Saya menemukan kata ‘tercekat’ umumnya pada tulisan fiksiana. Dalam konteks cerita, kata 'tercekat' dipakai untuk menggambarkan keterkejutan seseorang terhadap apa yang baru saja ia dengar atau kekagetan melihat kehadiran seseorang diluar perkiraan.
Misalnya: A sedang membicarakan B kepada C. Sementara A sedang berbicara, B mendadak muncul. Si A dituliskan “tercekat”.
Dalam Kamus Besar Bahasa Indonesia (KBBI) kata ‘cekat’ memang ada, tetapi artinya adalah
- Cekat, cekatan artinya 1 cepat mengerti; pintar, cerdik; 2 cepat dan mahir melakukan sesuatu; gapah; tangkas.
- Kecekatan artinya 1 kecerdikan; 2 kecepatan (ketangkasan) dalam mengerjakan sesuatu.
Tidak ada ‘tercekat’. Dari kata dasarnya saja kata itu tidak mengandung keterkejutan.
Seketika saya teringat pula kata ‘terhenyak’. Kata ‘terhenyak’ juga dimengerti serupa dengan ‘tercekat’. Dulu, saya mengira kata ini ada dalam KBBI. Ternyata, tidak.

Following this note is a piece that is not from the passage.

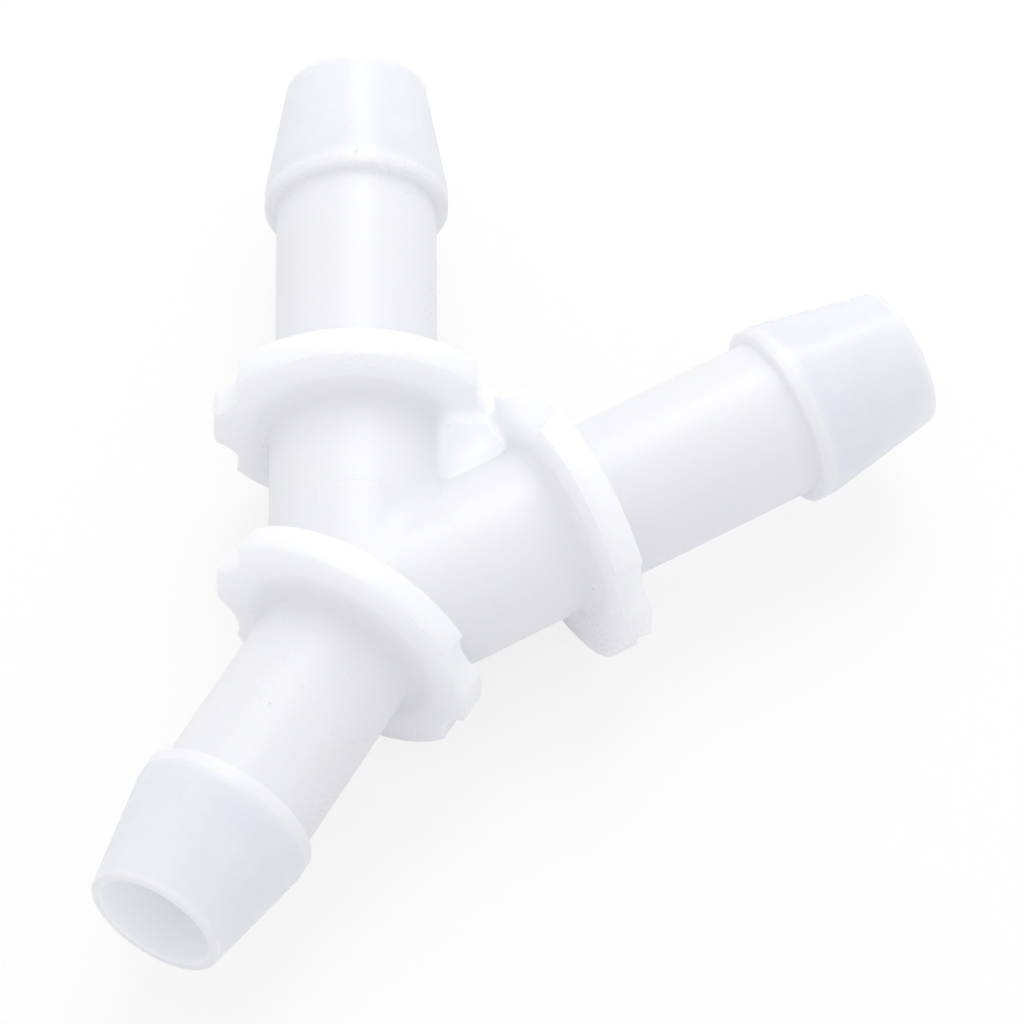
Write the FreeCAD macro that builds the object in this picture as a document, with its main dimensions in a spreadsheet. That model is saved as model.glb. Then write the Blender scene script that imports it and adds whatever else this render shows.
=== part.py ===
import FreeCAD, Part
import math
import os

import Sketcher

os.makedirs("parts", exist_ok=True)

V = FreeCAD.Vector
NODE = "y_hose_connector"

doc = FreeCAD.newDocument("YHoseConnector")

# Driving sizes in millimetres and degrees. The three arm axes meet at the origin in the plane z = 0.
# The stem runs along -X and the two branches lie half a fork angle either side of +X.
SIZES = [
    ("fork_angle", 60.0, "angle between the two branches"),
    ("stem_length", 23.2, "axis crossing to the stem mouth"),
    ("branch_length", 37.3, "axis crossing to a branch mouth"),
    ("bore_dia", 7.2, "flow bore through every arm"),
    ("tube_dia", 9.6, "hose seat behind each barb"),
    ("root_dia", 10.3, "branch between the crossing and its collar"),
    ("barb_dia", 11.0, "crest of each barb"),
    ("tip_dia", 8.4, "leading end of each barb"),
    ("barb_length", 8.6, "shoulder to mouth"),
    ("barb_land", 1.2, "cylindrical crest behind the cone"),
    ("collar_dia", 16.9, "collar that stops the hose"),
    ("collar_thickness", 1.8, "collar along its arm"),
    ("collar_edge", 0.2, "bevel of the collar rim"),
    ("collar_blend", 1.0, "concave blend between collar and tube"),
    ("branch_collar_from", 13.3, "axis crossing to the near face of a branch collar"),
    ("scallop_angle", 22.0, "scallop centre above and below the plane of the arms"),
    ("scallop_depth", 0.8, "depth of a scallop in the collar rim"),
    ("scallop_radius", 2.5, "radius of the scallop cutter"),
    ("scoop_angle", 59.0, "centre of the dished flat on the right collar, from the crotch side"),
    ("scoop_depth", 1.1, "depth of the dished flat"),
    ("scoop_radius", 4.0, "radius of the dished flat"),
    ("web_thickness", 1.6, "web that fills the crotch up to the collars"),
    ("overrun", 0.5, "length each cutter runs past what it cuts"),
]
DERIVED = [
    ("half_fork", "=fork_angle / 2"),
    ("bore_radius", "=bore_dia / 2"),
    ("tube_radius", "=tube_dia / 2"),
    ("root_radius", "=root_dia / 2"),
    ("barb_radius", "=barb_dia / 2"),
    ("tip_radius", "=tip_dia / 2"),
    ("collar_radius", "=collar_dia / 2"),
    ("collar_face_radius", "=collar_radius - collar_edge"),
    ("stem_shoulder", "=stem_length - barb_length"),
    ("stem_crest_end", "=stem_shoulder + barb_land"),
    ("stem_bore_end", "=stem_length + overrun"),
    ("stem_rim_to", "=collar_thickness - collar_edge"),
    ("branch_shoulder", "=branch_length - barb_length"),
    ("branch_crest_end", "=branch_shoulder + barb_land"),
    ("branch_bore_end", "=branch_length + overrun"),
    ("branch_collar_to", "=branch_collar_from + collar_thickness"),
    ("branch_rim_from", "=branch_collar_from + collar_edge"),
    ("branch_rim_to", "=branch_collar_to - collar_edge"),
    ("collar_half", "=collar_thickness / 2"),
    ("collar_mid", "=branch_collar_from + collar_half"),
    ("collar_mid_along", "=collar_mid * cos(half_fork * 1deg)"),
    ("collar_mid_aside", "=collar_mid * sin(half_fork * 1deg)"),
    ("web_tip", "=collar_mid / cos(half_fork * 1deg)"),
    ("scallop_offset", "=collar_radius - scallop_depth + scallop_radius"),
    ("scallop_side", "=scallop_offset * cos(scallop_angle * 1deg)"),
    ("scallop_rise", "=scallop_offset * sin(scallop_angle * 1deg)"),
    ("scoop_offset", "=collar_radius - scoop_depth + scoop_radius"),
    ("scoop_side", "=scoop_offset * cos(scoop_angle * 1deg)"),
    ("scoop_rise", "=scoop_offset * sin(scoop_angle * 1deg)"),
    ("rim_cut", "=collar_thickness + 2 * overrun"),
]

sheet = doc.addObject("Spreadsheet::Sheet", "Sizes")
for row, (name, value, note) in enumerate(SIZES, 1):
    sheet.set(f"A{row}", name)
    sheet.set(f"B{row}", str(value))
    sheet.set(f"C{row}", note)
    sheet.setAlias(f"B{row}", name)
for row, (name, formula) in enumerate(DERIVED, len(SIZES) + 2):
    sheet.set(f"A{row}", name)
    sheet.set(f"B{row}", formula)
    sheet.setAlias(f"B{row}", name)
doc.recompute()


def size(name):
    """Value of a named size, turned round by a leading minus; no name is zero."""
    value = float(sheet.get(name.lstrip("-"))) if name else 0.0
    return -value if name.startswith("-") else value


body = doc.addObject("PartDesign::Body", "Connector")
body.Label = NODE


def plane(role):
    return next(item for item in body.Origin.OriginFeatures if item.Role == role)


def new_sketch(name, role, **offsets):
    """Sketch on an origin plane, turned and moved in the plane's own axes by named sizes."""
    sketch = body.newObject("Sketcher::SketchObject", name)
    sketch.AttachmentSupport = [(plane(role), "")]
    sketch.MapMode = "FlatFace"
    for path, expression in offsets.items():
        group = "Rotation" if path in ("Yaw", "Pitch", "Roll") else "Base"
        sketch.setExpression(f".AttachmentOffset.{group}.{path}", expression)
    return sketch


def dimension(sketch, kind, elements, name):
    """Dimension tied to a named size; a leading minus measures it the other way."""
    plain = name.lstrip("-")
    if name != plain:
        elements = elements[2:] + elements[:2]
    index = sketch.addConstraint(Sketcher.Constraint(kind, *elements, size(plain)))
    sketch.renameConstraint(index, f"{plain}_{index}")
    sketch.setExpression(f"Constraints[{index}]", f"Sizes.{plain}")


def corner_arc(before, corner, after, radius):
    """Ends, centre and turn of the arc that rounds a corner between two straight runs."""
    back = (before - corner).normalize()
    ahead = (after - corner).normalize()
    half = back.getAngle(ahead) / 2
    reach = radius / math.tan(half)
    centre = corner + (back + ahead).normalize() * (radius / math.sin(half))
    turn = -back.x * ahead.y + back.y * ahead.x
    return corner + back * reach, corner + ahead * reach, centre, turn > 0


def outline(sketch, points):
    """Closed profile from (size for x, size for y, size for rounding), every point tied to its sizes."""
    spots = [V(size(x), size(y), 0) for x, y, _ in points]
    count = len(points)
    runs = [[spots[i], spots[(i + 1) % count]] for i in range(count)]
    arcs = {}
    for i, (_, _, rounding) in enumerate(points):
        if rounding:
            start, end, centre, left = corner_arc(spots[i - 1], spots[i], spots[(i + 1) % count], size(rounding))
            runs[i - 1][1], runs[i][0] = start, end
            arcs[i] = (start, end, centre, left)
    for start, end in runs:
        sketch.addGeometry(Part.LineSegment(start, end), False)
    for i, (x, y, rounding) in enumerate(points):
        ahead_x, ahead_y, ahead_round = points[(i + 1) % count]
        if x == ahead_x and (x or ahead_round):
            sketch.addConstraint(Sketcher.Constraint("Vertical", i))
            if rounding and ahead_round:
                dimension(sketch, "DistanceX", (-1, 1, i, 1), x)
        elif y == ahead_y and y:
            sketch.addConstraint(Sketcher.Constraint("Horizontal", i))
            if rounding and ahead_round:
                dimension(sketch, "DistanceY", (-1, 1, i, 1), y)
        if rounding:
            start, end, centre, left = arcs[i]
            first, last = (start, end) if left else (end, start)
            angles = [math.atan2((p - centre).y, (p - centre).x) for p in (first, last)]
            if angles[1] < angles[0]:
                angles[1] += 2 * math.pi
            circle = Part.Circle(centre, V(0, 0, 1), size(rounding))
            arc = sketch.addGeometry(Part.ArcOfCircle(circle, *angles), False)
            sketch.addConstraint(Sketcher.Constraint("Tangent", (i - 1) % count, 2, arc, 1 if left else 2))
            sketch.addConstraint(Sketcher.Constraint("Tangent", i, 1, arc, 2 if left else 1))
            dimension(sketch, "Radius", (arc,), rounding)
            continue
        sketch.addConstraint(Sketcher.Constraint("Coincident", (i - 1) % count, 2, i, 1))
        before_x, before_y, before_round = points[i - 1]
        if not x:
            sketch.addConstraint(Sketcher.Constraint("PointOnObject", i, 1, -2))
        elif x != before_x or before_round:
            dimension(sketch, "DistanceX", (-1, 1, i, 1), x)
        if not y:
            sketch.addConstraint(Sketcher.Constraint("PointOnObject", i, 1, -1))
        elif y != before_y or before_round:
            dimension(sketch, "DistanceY", (-1, 1, i, 1), y)


def revolve(kind, name, sketch):
    feature = body.newObject(f"PartDesign::{kind}", name)
    feature.Profile = sketch
    feature.ReferenceAxis = (sketch, ["H_Axis"])
    feature.Angle = 360
    return feature


def arm_profile(kind):
    """Half section of one arm from the axis crossing to the mouth."""
    return ARM_START[kind] + [
        (f"{kind}_rim_to", "collar_radius", ""),
        (COLLAR_END[kind], "collar_face_radius", ""),
        (COLLAR_END[kind], "tube_radius", "collar_blend"),
        (f"{kind}_shoulder", "tube_radius", ""),
        (f"{kind}_shoulder", "barb_radius", ""),
        (f"{kind}_crest_end", "barb_radius", ""),
        (f"{kind}_length", "tip_radius", ""),
        (f"{kind}_length", "", ""),
    ]


ARM_START = {
    "stem": [("", "", ""), ("", "collar_face_radius", ""), ("collar_edge", "collar_radius", "")],
    "branch": [
        ("", "", ""),
        ("", "root_radius", ""),
        ("branch_collar_from", "root_radius", "collar_blend"),
        ("branch_collar_from", "collar_face_radius", ""),
        ("branch_rim_from", "collar_radius", ""),
    ],
}
COLLAR_END = {"stem": "collar_thickness", "branch": "branch_collar_to"}
# Name, kind of arm, its turn about z, and the place of its collar's middle across and along X.
ARMS = [
    ("stem", "stem", "180deg", "0mm", "-Sizes.collar_half"),
    ("left", "branch", "Sizes.half_fork * 1deg", "Sizes.collar_mid_aside", "Sizes.collar_mid_along"),
    ("right", "branch", "-Sizes.half_fork * 1deg", "-Sizes.collar_mid_aside", "Sizes.collar_mid_along"),
]


def fused(name, sketch, thickness):
    """Pad of the same thickness to both sides of its sketch."""
    pad = body.newObject("PartDesign::Pad", name)
    pad.Profile = sketch
    pad.SideType = "Symmetric"
    pad.setExpression("Length", f"Sizes.{thickness}")


def rim_cut(name, arm, radius, centres):
    """Round cutters through one collar, checked to remove material."""
    _, kind, turn, aside, along = arm
    doc.recompute()
    before = body.Shape.Volume
    pitch = "0deg" if kind == "stem" else turn
    sketch = new_sketch(f"{name}_outline", "YZ_Plane", Pitch=pitch, x=aside, z=along)
    for side, rise in centres:
        centre = V(size(side), size(rise), 0)
        circle = sketch.addGeometry(Part.Circle(centre, V(0, 0, 1), size(radius)), False)
        dimension(sketch, "DistanceX", (-1, 1, circle, 3), side)
        dimension(sketch, "DistanceY", (-1, 1, circle, 3), rise)
        dimension(sketch, "Radius", (circle,), radius)
    pocket = body.newObject("PartDesign::Pocket", name)
    pocket.Profile = sketch
    pocket.SideType = "Symmetric"
    pocket.setExpression("Length", "Sizes.rim_cut")
    doc.recompute()
    if not body.Shape.Volume < before:
        raise ValueError(f"{name} removes nothing")


for name, kind, turn, _, _ in ARMS:
    sketch = new_sketch(f"{name}_outline", "XY_Plane", Yaw=turn)
    outline(sketch, arm_profile(kind))
    revolve("Revolution", f"{name}_arm", sketch)

sketch = new_sketch("web_outline", "XY_Plane")
corners = [("", ""), ("collar_mid_along", "-collar_mid_aside"), ("web_tip", ""), ("collar_mid_along", "collar_mid_aside")]
outline(sketch, [(x, y, "") for x, y in corners])
fused("crotch_web", sketch, "web_thickness")

SCALLOPS = [(side + "scallop_side", rise + "scallop_rise") for side in ("", "-") for rise in ("", "-")]
for arm in ARMS:
    rim_cut(f"{arm[0]}_scallops", arm, "scallop_radius", SCALLOPS)
rim_cut("right_scoop", ARMS[-1], "scoop_radius", [("scoop_side", "scoop_rise")])

for name, kind, turn, _, _ in ARMS:
    sketch = new_sketch(f"{name}_bore_outline", "XY_Plane", Yaw=turn)
    end = f"{kind}_bore_end"
    outline(sketch, [("", "", ""), ("", "bore_radius", ""), (end, "bore_radius", ""), (end, "", "")])
    revolve("Groove", f"{name}_bore", sketch)
doc.recompute()

for item in doc.Objects:
    if "Invalid" in item.State:
        raise ValueError(f"{item.Name} is invalid")
if body.Shape.isNull() or not body.Shape.isValid() or len(body.Shape.Solids) != 1:
    raise ValueError("the connector isn't one valid solid")
body.Shape.exportStep(f"parts/{NODE}.step")
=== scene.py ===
import math

import bmesh
import bpy
from mathutils import Matrix, Quaternion, Vector


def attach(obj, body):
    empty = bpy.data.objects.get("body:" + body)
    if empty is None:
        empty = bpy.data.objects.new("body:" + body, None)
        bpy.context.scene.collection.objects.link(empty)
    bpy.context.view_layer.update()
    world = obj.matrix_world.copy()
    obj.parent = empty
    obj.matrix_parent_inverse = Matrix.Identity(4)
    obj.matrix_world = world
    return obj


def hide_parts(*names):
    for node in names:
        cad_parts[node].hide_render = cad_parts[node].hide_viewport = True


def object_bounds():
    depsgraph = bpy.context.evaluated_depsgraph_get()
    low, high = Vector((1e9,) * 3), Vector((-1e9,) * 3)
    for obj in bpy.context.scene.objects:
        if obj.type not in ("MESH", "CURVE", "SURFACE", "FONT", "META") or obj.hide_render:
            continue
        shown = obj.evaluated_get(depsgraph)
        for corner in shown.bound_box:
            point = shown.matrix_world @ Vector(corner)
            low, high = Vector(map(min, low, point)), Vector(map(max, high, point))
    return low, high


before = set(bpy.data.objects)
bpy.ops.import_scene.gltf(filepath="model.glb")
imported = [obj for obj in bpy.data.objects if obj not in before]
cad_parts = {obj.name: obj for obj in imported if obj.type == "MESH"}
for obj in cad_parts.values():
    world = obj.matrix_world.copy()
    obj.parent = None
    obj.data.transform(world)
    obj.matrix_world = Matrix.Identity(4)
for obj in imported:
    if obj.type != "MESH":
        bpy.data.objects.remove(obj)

MM = 0.001
NODE = "y_hose_connector"
cad_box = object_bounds()
bpy.ops.object.select_all(action="DESELECT")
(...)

Keduanya tidak ada dalam KBBI.
Baca juga: Kamu, Kalian, Anda, dan Saudara, Merapatlah di Sini!
Menulis di Kompasiana menginsafkan saya, bahwa saya harus melek kosakata, sebab kosakata Bahasa Indonesia sangat kaya. Dan, karena menulis di Kompasiana ini jugalah saya seakan baru terjaga dari tidur yang panjang dan menemukan banyak ketidaktepatan paramasastra dalam tulisan saya.
Saya menggeliat. Secara mandiri saya belajar. Tetap menulis sambil belajar. Learning by doing. Saya juga belajar dari tulisan Mas Khrisna Pabichara yang memang ahli di bidang Bahasa Indonesia.
Saya belajar dari tulisan Pak Suko Waspodo tentang penulisan kata ulang semu pada judul artikel. Kata 'laba-laba', misalnya, pada judul artikel bukan "Laba-laba", melainkan “Laba-Laba”. Kedua huruf "L" harus sama-sama huruf besar.
Saya belajar dari teguran Pak Katedrarajawen yang mengoreksi kata “tak bergeming” pada tulisan saya: Luka.
Seharusnya: “bergeming” saja. Sebab, kata 'geming' atau 'bergeming' itu sendiri sudah berarti “tidak bergeming sedikit juga; diam saja”. Bila ada kata “tak” di depan "bergeming" artinya “tak tidak bergeming sedikit juga”. Rancu.